The fight between four 16-year-old students began around 1:42 p.m. Wednesday on the campus at 1900 Refugio Valley Road, according to Hercules police.

Police said the fight began when a male student punched a female student.

Two other female students intervened and the male student pushed one of them to the ground, police said.

One of the female students punched the male student, and campus security stepped in and broke up the fight, according to police.

Two of the students suffered minor scratches and another complained of pain to her wrist.

All four students involved in the altercation have been suspended and three have said they want to press charges for battery, according to police.

A report on the incident has been sent to the Contra Costa County District Attorney’s Office for review.

Meanwhile, a cellphone video that captured part of the fight has made the rounds online.

Marin Trujillo, a spokesman for the West Contra Costa Unified School District, declined to comment on reports that one of the students involved in the fight may identify as transgender or that bullying was at the root of the incident.

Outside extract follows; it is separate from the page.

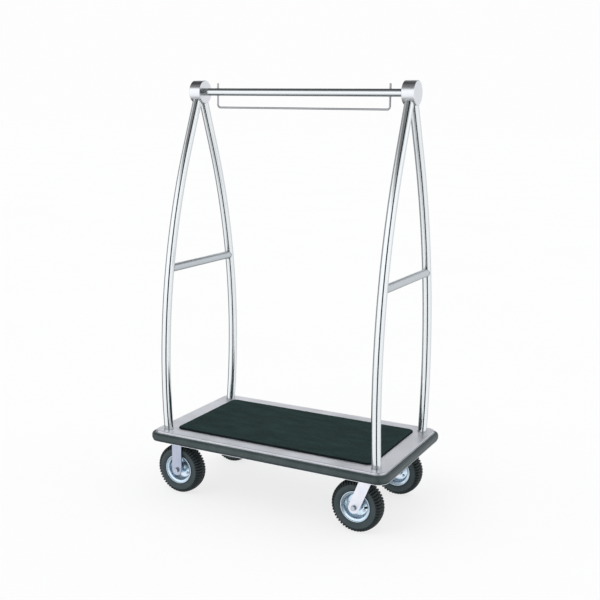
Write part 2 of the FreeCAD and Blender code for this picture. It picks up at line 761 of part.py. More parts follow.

Trujillo said the district is working with Hercules police to determine what prompted the altercation.

A police spokesman was not immediately available for comment on the incident.

Trujillo said that while “bullying is something that happens” at the district’s schools, the rate of suspensions for bullying, fights, intimidation and threats has dropped by nearly 50 percent over the past two years.

“We want parents and students to know that if anyone ever feels threatened or bullied or that they are in danger in any way, they can go to the principal or a teacher and let them know,” he said.